I picture it happening something like this: The first shimmering rays of twilight are just peaking over the horizon—casting just enough light to see the silhouette of a cabin. As the camera moves towards the door of the cabin, all you can hear are roosters in the distance, the odd bark of a dog, and the sounds of birds chirping. As the camera enters the door, there is almost complete darkness, yet even before the camera adjusts to the faint light in the cabin—you hear the sounds of people waking up, of the door opening and closing, as men and women leave the house. Just after the door closes for the last time, the sound of marching feet, and the beginnings of a low, chanting, downbeat song fade off into the distance as they head to the fields. As the sounds of the group trail off into the distance, all that’s left is the sounds of an attentive mother humming a soothing melody—along with the comforting sounds of a content suckling. The faint form of woman slowly swaying to the subtle lilt of her song, a swaddled baby pressed to her breast, begins to be visible as the camera adjusts to the faint morning light cresting the sill of the one window in the cabin. Now an old woman can be just barely seen lying on the floor, sleeping, but just as the viewer begins to understand the scene in front of them, the soundscape begins to change as well.

About a minute after the slaves have left the cabin, a faint rumbling of a horse starts to enter the soundscape from somewhere behind, and to one side of the listener. As the horse approaches the cabin, a pounding crescendo of hoof beats drowns out the sounds of the singing, and then baby Frederick begins to sob. The old woman bolts up, fear in her eyes. The deafening hoofs come to an abrupt halt accompanied by the snort of a horse, the clink of hastily dismounted stirrups, and the dull thud boots striking hard dirt. Seconds later, the front door bursts open to reveal a “savage monster” (pg. 3) of a man. The man drunkenly barks about his having come to take Frederick’s mother away, she is to be sent to a plantation twelve miles away, and will likely never to see her child again. He swiftly crosses the room, straight for the baby. I imagine a pitiful struggle ensuing in which she tries to hold the baby tight to her breast as the nasty slave driver slaps her pulling the bundle out of her reach. At this point, the baby is screaming, his mother is pleading and sobbing, and the old woman is trembling in the corner of the cabin. After securing the baby with his left hand, a cowhide strap in his right, and a sadistic grin across his face, he slashes the mother across her open chest with one sickening blow, and across her face with his next. He hands the screaming baby to the old woman, who is left stunned in the corner of the room, and pulls the mother toward the door. As the door slams, and the two stumble outside, the baby’s screams are muffled, and the sounds of the mother’s pure agony intensify. He binds her hands, fastens a leash to her neck and mounts his horse. As the scene fades, the overseer and his horse trot away from the cabin as a woman blindly stumbles after the horse, screaming, sobbing, and bleeding from her chest and face.

6 thoughts on “A Sonic Prologue to the “Narrative of the Life of Frederick Douglass”

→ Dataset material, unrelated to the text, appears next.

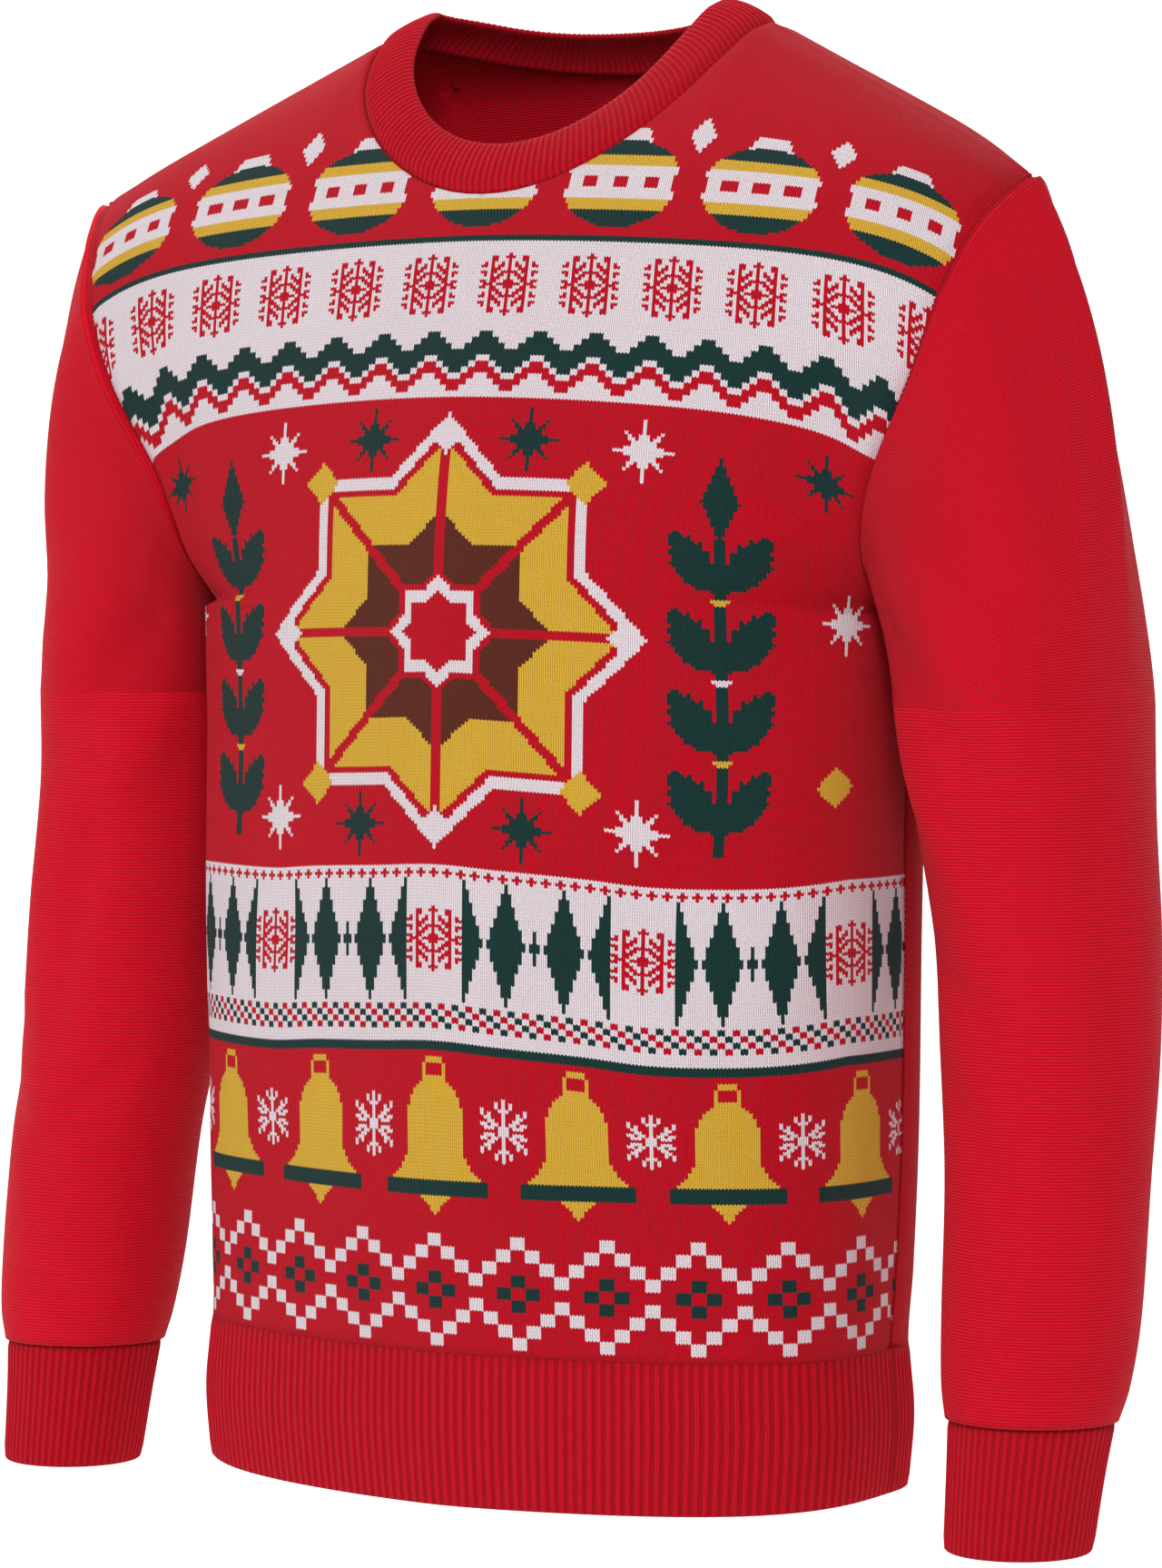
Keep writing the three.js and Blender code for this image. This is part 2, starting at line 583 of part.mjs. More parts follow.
// Rib relief at the i-th of two points a rib: out on the rib, level in the groove.
const ribOf = (i) => (i % 2 ? RIB_RELIEF : 0);

function makeCuff() {
  const levels = CUFF.map((row, k) => (k === 0 ? row.z - SEAM_GAP / 2 : row.z));
  const row = (z, count, lift) =>
    Array.from({ length: count }, (_, i) => {
      const turn = i / count;
      const angle = turn * 2 * Math.PI;
      return onSleeve(CUFF, z, turn).add(vec(Math.cos(angle), -Math.sin(angle), 0).multiplyScalar(lift(i)));
    });
  const outer = levels.map((z) => row(z, CUFF_RIBS * 2, ribOf));
  const inner = levels.map((z) => row(z, CUFF_RIBS / 2, () => -RIB_WALL));
  return bandOf(outer, inner, true);
}

function makeHem(side) {
  const levels = [PANEL_BOTTOM_Z - SEAM_GAP / 2, BODY[1].z, HEM_Z];
  const ends = -side.facing;
  const row = (z, count, lift) => {
    const steps = evenSteps(side, rowAt(side, { z }), ends, -ends, count - 1).map(({ point }) => point);
    return steps.map((point, i) => {
      const p = point.clone();
      const edge = i === 0 || i === count - 1;
      const run = steps[Math.min(i + 1, count - 1)].clone().sub(steps[Math.max(i - 1, 0)]);
      const out = edge ? vec(Math.sign(p.x), 0, 0) : vec(-run.y, run.x, 0).normalize();
      p.addScaledVector(out, lift(i));
      if (edge) p.y += (side.facing * SEAM_GAP) / 2;
      return p;
    });
  };
  const outer = levels.map((z) => row(z, HEM_RIBS * 2 + 1, ribOf));
  const inner = levels.map((z) => row(z, HEM_RIBS / 2 + 1, () => -RIB_WALL));
  return bandOf(outer, inner, false);
}

// The neck seam all round, from the left shoulder by way of the back: its points and the way into the neck.
function neckRing() {
  const edge = (panel, half) => {
    const rows = panel.ids.filter((_, r) => panel.rows[r].neckline);
    return rows.map((row) => ({ at: panel.surface.points[row[half][0]].clone(), normal: panel.normals[row[half][0]] }));
  };
  const back = [...edge(panels.back, "left").reverse(), ...edge(panels.back, "right").slice(1)];
  const front = [...edge(panels.front, "right").reverse(), ...edge(panels.front, "left").slice(1)];
  for (const end of [back[0], back[back.length - 1]]) end.at.y = SEAM_Y;
  return rimOf([...back, ...front.slice(1, -1)]);
}

function makeCollar() {
  const seam = neckRing();
  const run = [0];
  for (let i = 1; i <= seam.length; i++) {
    run.push(run[i - 1] + seam[i % seam.length].at.distanceTo(seam[i - 1].at));
  }
  // A place on the seam, on the straight line between two of its points.
  const onSeam = (share) => {
    const want = share * run[run.length - 1];
    const k = Math.max(0, run.findIndex((d) => d > want) - 1);
    const [a, b] = [seam[k], seam[(k + 1) % seam.length]];
    const s = (want - run[k]) / (run[k + 1] - run[k]);
    return {
      at: a.at.clone().lerp(b.at, s),
      normal: a.normal.clone().lerp(b.normal, s).normalize(),
      away: a.away.clone().lerp(b.away, s).normalize(),
    };
  };
  const point = (share, up, lift) => {
    const { at, normal, away } = onSeam(share);
    const base = at.clone().addScaledVector(away, SEAM_GAP + COLLAR_CLEAR);
    const angle = Math.atan2(at.y - NECK_MIDDLE_Y, at.x);
    const sideways = Math.cos(angle) ** 2;
    const lean = mix(angle < 0 ? COLLAR_LEAN.front : COLLAR_LEAN.back, COLLAR_LEAN.side, sideways);
    const inward = vec(-Math.cos(angle), -Math.sin(angle), 0);
    const rise = Math.sqrt(1 - lean * lean);
    const upward = inward.clone().multiplyScalar(lean).add(vec(0, 0, rise));
    const face = inward.clone().multiplyScalar(-rise).add(vec(0, 0, lean));
    const out = normal.clone().lerp(face, smooth(up * 3)).normalize();
    const crown = COLLAR_CROWN * 4 * up * (1 - up);
    return base.addScaledVector(upward, up * COLLAR_WIDTH).addScaledVector(out, crown + lift);
  };
  const row = (up, count, lift) => Array.from({ length: count }, (_, i) => point(i / count, up, lift(i)));
  const count = COLLAR_RIBS * 2;
  const outer = [0, 0.5, 1].map((up) => row(up, count, (i) => ribOf(i) * (up === 1 ? 0.4 : 1)));
  const inner = [0, 0.5, 0.97].map((up) => row(up, COLLAR_RIBS / 2, () => -RIB_WALL));
  return bandOf(outer, inner, true);
}

const pullover = new THREE.Group();
const cuff = makeCuff();
pullover.add(
  meshOf("front_panel", wallOf(panels.front.surface, CLOTH)),
  meshOf("back_panel", wallOf(panels.back.surface, CLOTH)),
  meshOf("left_sleeve", makeSleeve("left", LEFT_SLEEVE_CREASES)),
  meshOf("right_sleeve", makeSleeve("right", RIGHT_SLEEVE_CREASES)),
  meshOf("neck_rib", makeCollar()),
  meshOf("left_cuff", cuff),
  meshOf("right_cuff", mirrored(cuff)),
  meshOf("front_hem_rib", makeHem(SIDES.front)),
  meshOf("back_hem_rib", makeHem(SIDES.back)),
);

export default pullover;
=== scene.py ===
import math

import bpy
import numpy as np
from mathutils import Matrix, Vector


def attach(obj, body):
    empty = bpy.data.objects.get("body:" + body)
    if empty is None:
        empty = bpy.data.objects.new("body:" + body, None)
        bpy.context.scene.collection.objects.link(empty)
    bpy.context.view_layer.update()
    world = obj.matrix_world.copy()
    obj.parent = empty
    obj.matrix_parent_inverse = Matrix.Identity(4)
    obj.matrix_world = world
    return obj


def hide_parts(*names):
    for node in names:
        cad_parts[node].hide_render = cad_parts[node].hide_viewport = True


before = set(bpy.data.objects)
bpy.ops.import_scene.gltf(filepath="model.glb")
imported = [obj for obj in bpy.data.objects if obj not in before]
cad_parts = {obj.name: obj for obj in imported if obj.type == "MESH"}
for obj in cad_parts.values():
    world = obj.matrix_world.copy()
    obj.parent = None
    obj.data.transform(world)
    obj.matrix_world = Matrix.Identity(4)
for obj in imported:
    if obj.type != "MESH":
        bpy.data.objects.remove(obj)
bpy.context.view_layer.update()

# Cloth and stitches
CLOTH = 2.0
RIB_WALL = 2.2
RIB_RELIEF = 0.8
SEAM_GAP = 0.1
SEAM_DIP = 1.3
SEAM_DIP_WIDTH = 7.0
STITCH_WIDE = 1.65
STITCH_HIGH = 1.36

# Heights and widths of the pullover
ARMPIT_Z = -262.0
PANEL_BOTTOM_Z = -581.0
HEM_Z = -643.0
NECK_HALF = 98.0
SHOULDER_HALF = 238.0
SHOULDER_DROP = 72.0
SEAM_Y = -5.0
SHOULDER_FORWARD = 32.0
NECK_MIDDLE_Y = -9.0


def table(names, *rows):
    return {name: np.array(column, dtype=float) for name, column in zip(names.split(), zip(*rows))}


BODY = table(
    "z half seam front back sag",
    (-643, 164.5, -19, -124, 57, -4),
    (-612, 166.5, -18, -127, 60, -2.2),
    (-581, 164, -16, -127, 57, 0),
    (-550, 165, -13, -129, 60, 0),
    (-490, 166.5, -10, -131, 62, 0),
    (-400, 167, -8, -132, 64, 0),
    (-330, 168, -8, -130, 70, 2),
    (-262, 172, -8, -128, 78, 8),
)
FRONT_YOKE = table(
    "up y z edge_x edge_y edge_z corner bulge",
    (0, -128, -254, 172, -8, -262, 1, 0.31),
    (0.04, -127.6, -243, 173.5, -36, -254, 0.985, 0.415),
    (0.095, -126.4, -226, 174.5, -59, -240, 0.97, 0.545),
    (0.185, -122.8, -199, 178, -70, -221, 0.95, 0.615),
    (0.285, -116.6, -169.5, 185, -75, -198, 0.93, 0.63),
    (0.41, -106.6, -133, 204, -81, -160, 0.92, 0.72),
    (0.54, -97, -96, 217, -79, -124, 0.9, 0.8),
    (0.66, -82, -62, 226, -64, -96, 0.9, 0.8),
    (0.8, -55, -29, 233, -48, -81, 0.9, 0.8),
    (0.92, -24, -6, 236.5, -38, -74.5, 0.9, 0.8),
    (1, -5, 0, 238, -32, -72, 0.9, 0.8),
)
BACK_YOKE = table(
    "up y z edge_x edge_y edge_z corner bulge",
    (0, 78, -254, 172, -8, -262, 1, 0),
    (0.05, 79.5, -240, 174.5, 14, -252, 0.98, 0.1),
    (0.135, 82, -214, 178.5, 31, -232, 0.95, 0.25),
    (0.25, 85, -178, 186, 41, -203, 0.92, 0.4),
    (0.38, 86.5, -137, 198, 43, -166, 0.9, 0.5),
    (0.51, 84, -96, 210, 37, -131, 0.9, 0.6),
    (0.64, 77, -58, 221, 22, -102, 0.9, 0.6),
    (0.76, 66, -22, 230, -1, -84, 0.9, 0.6),
    (0.875, 34, -5, 235.5, -20, -75, 0.9, 0.6),
    (1, -5, 0, 238, -32, -72, 0.9, 0.6),
)
SLEEVE = table(
    "z x y across deep",
    (-300, 223.5, -6.5, 49.5, 70),
    (-350, 229.2, -8, 47.6, 58.5),
    (-400, 235.8, -10.5, 46, 51),
    (-450, 239.5, -16.2, 45, 46),
    (-500, 243, -25.8, 42, 43),
    (-560, 244.4, -35.4, 40.5, 41),
    (-588, 244.4, -41, 38, 38.6),
    (-601, 244, -43.6, 35, 35.6),
)
CUFF = table(
    "z x y across deep",
    (-601, 244, -43.6, 35, 35.6),
    (-625, 243.4, -48.8, 32.9, 33.5),
    (-655, 243, -55, 31, 31.6),
)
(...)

  1. By focusing on this single scene you created a soundscape much deeper than my own. I love how you used words like, “marching”, “humming” and “suckling” because they possess a visual example accompanied by an auditory example. Marching is both an action and a distinguishable noise, as is humming and suckling.

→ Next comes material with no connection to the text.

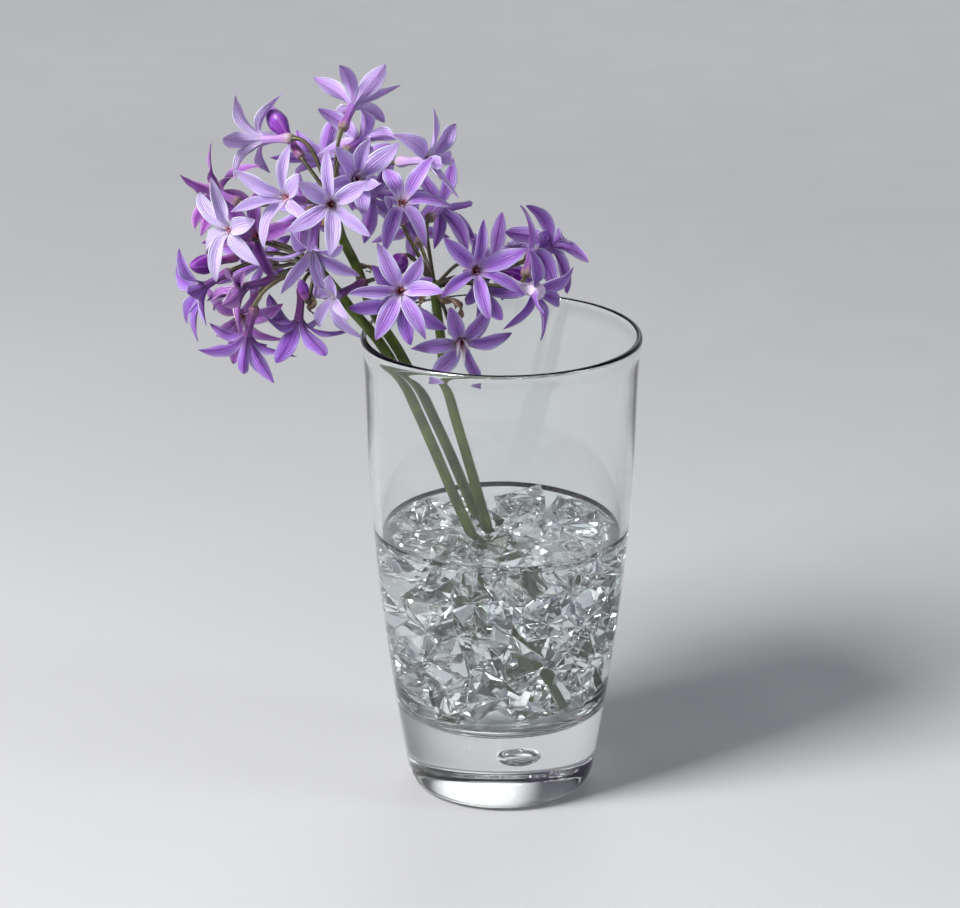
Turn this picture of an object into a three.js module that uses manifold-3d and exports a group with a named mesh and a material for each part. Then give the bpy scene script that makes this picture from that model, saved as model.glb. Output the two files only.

  2. That was a fantastic and well-imagined description. I liked how you very carefully mentioned the organic sounds, sans music; the rawness of the soundscape in this composition is quite dramatic enough to stand alone. However, while this scene seems like a very vivid opening, I’m curious as to why you give it so much weight; after all, Frederick Douglass is an infant here, and not yet fully cognizant of the situation. In contrast, in his later life, his more defined recollections and speech seem to have molded him more clearly as a person (although certainly this separation had an incalculable, but intangible effect).

  3. The rage and perversion of the “savage man” is quite easily sensed. It provides good contrast to the peacefulness felt before his arrival. This creates tension and the pain of the mother is felt to be more than just physical.

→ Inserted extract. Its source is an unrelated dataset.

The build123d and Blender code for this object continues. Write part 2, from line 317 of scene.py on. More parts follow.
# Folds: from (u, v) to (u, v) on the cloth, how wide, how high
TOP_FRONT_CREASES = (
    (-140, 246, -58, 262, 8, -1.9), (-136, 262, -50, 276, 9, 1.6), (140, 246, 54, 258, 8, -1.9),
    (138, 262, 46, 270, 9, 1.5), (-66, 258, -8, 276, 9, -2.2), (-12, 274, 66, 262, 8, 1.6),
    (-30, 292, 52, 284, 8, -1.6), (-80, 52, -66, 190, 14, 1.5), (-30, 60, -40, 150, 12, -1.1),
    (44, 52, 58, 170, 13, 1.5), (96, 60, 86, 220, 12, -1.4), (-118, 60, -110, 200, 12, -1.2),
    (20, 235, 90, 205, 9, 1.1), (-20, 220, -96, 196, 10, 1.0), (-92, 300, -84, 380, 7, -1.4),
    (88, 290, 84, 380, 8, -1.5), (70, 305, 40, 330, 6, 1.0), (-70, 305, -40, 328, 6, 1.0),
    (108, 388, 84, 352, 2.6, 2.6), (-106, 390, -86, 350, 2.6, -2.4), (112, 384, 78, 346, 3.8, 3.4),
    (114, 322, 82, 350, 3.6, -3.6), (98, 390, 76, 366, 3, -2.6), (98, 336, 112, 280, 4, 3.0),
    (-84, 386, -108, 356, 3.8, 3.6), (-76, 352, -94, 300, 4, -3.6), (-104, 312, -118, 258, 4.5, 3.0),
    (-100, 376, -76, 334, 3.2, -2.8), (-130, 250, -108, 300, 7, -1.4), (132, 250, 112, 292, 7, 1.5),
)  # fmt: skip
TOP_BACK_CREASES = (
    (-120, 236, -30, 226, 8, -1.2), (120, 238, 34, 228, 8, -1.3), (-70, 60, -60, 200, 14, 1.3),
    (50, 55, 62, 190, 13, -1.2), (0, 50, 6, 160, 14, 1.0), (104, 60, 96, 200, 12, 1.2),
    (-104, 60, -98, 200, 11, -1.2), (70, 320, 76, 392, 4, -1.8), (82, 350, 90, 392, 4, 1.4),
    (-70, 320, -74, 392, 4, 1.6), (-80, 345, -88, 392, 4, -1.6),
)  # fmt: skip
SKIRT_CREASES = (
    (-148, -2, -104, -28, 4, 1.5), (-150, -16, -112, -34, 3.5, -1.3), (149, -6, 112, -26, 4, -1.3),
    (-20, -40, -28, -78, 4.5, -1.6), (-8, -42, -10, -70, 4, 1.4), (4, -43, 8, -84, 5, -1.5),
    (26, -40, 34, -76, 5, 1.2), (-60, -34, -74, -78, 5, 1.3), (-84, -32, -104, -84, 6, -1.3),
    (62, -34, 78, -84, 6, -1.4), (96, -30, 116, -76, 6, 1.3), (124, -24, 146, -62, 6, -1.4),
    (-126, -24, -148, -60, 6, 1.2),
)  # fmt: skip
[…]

  4. I think it’s really interesting that you chose to just portray this one scene. I could totally picture it because of your exact descriptions, including movements of the screen that we would be watching this scene on. The idea of showing this first, invasive moment where Douglass is first exposed to the cruelty of his lifestyle is very thought-provoking, however we do know that this is not necessarily a crucial part of Douglass’ life, as he says in the book that he does not have much of an emotional connection to his mother. Yes, that would have been different if they hadn’t been separated, but since he doesn’t focus on it the way he does on other aspects of his life, do you think it might have been even more powerful to portray a key moment in his opinion, like the fight with Covey?

  5. I liked that you provided details on camera movement, it really adds to the visual you create. I would be curious to know if you had a particular song in mind that would be sung by Douglass’ mother? I think including lyrics could add to the sonic richness of the scene.

  6. The most important aspect of this scene, to me, is the peace before Douglass’ mother is taken. I like that you would begin the scene with sounds of nature and the distant, monotonous drone of slavery paralleled with the enduring maternal love. This sets the scene for an even more emotionally gripping separation of mother and child.